An Hamburgs Schulen droht der Kollaps: Es unterrichten überdurchschnittlich viele ältere Pädagogen, die bald in den Ruhestand gehen. Klemms Zahlen für Hamburg sind alarmierend: 54 Prozent der Lehrer an den öffentlichen Schulen der Hansestadt waren schon 2007 älter als 50 Jahre. Von den derzeit 16.000 Pädagogen werden bis 2015 mehr als 7.000 in den Ruhestand gehen. Den Schülerrückgang mit eingerechnet, müsste die Hansestadt, so Klemm, bis 2015 jedes Jahr 800 neue Lehrer einstellen.

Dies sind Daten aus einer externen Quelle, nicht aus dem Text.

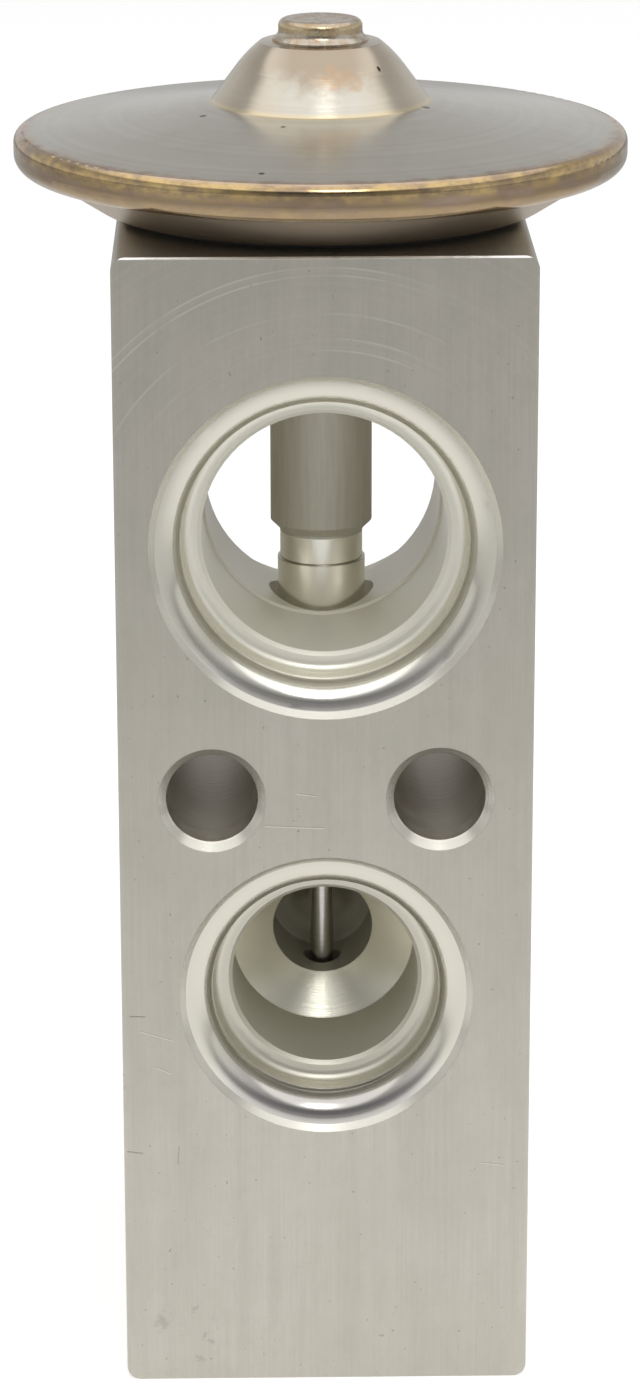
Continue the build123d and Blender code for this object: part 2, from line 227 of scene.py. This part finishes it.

Doch die Hamburger Universität verlassen pro Jahr gerade mal 700 Absolventen mit dem ersten Staatsexamen, von denen wiederum nur 600 tatsächlich an den Schulen landen – ein Grund mehr, vermehrt auf Quereinsteiger zu setzen.

Interessenten für einen Seiteneinstieg in Hamburg müssen auf jeden Fall einen Universitäts-Abschluss haben und „sollten nicht älter als 42 Jahre sein“, so Lange. Erforderlich sei auch, dass sich der Bewerber bereits regelmäßig bei einer Arbeit mit Kindern engagiert – ein Nachweis sollte der Bewerbung beiliegen. Nach erfolgreicher Bewerbung muss man eine zwei- bis vierwöchige Hospitation an einer Schule machen. Abschließend wird eine Probestunde gehalten, um zu sehen, ob der Beruf etwas für den Bewerber ist.

Hat man die Sache gut gemacht, bekommt man ein 18-monatiges Referendariat – und wird zum Lehrer ausgebildet.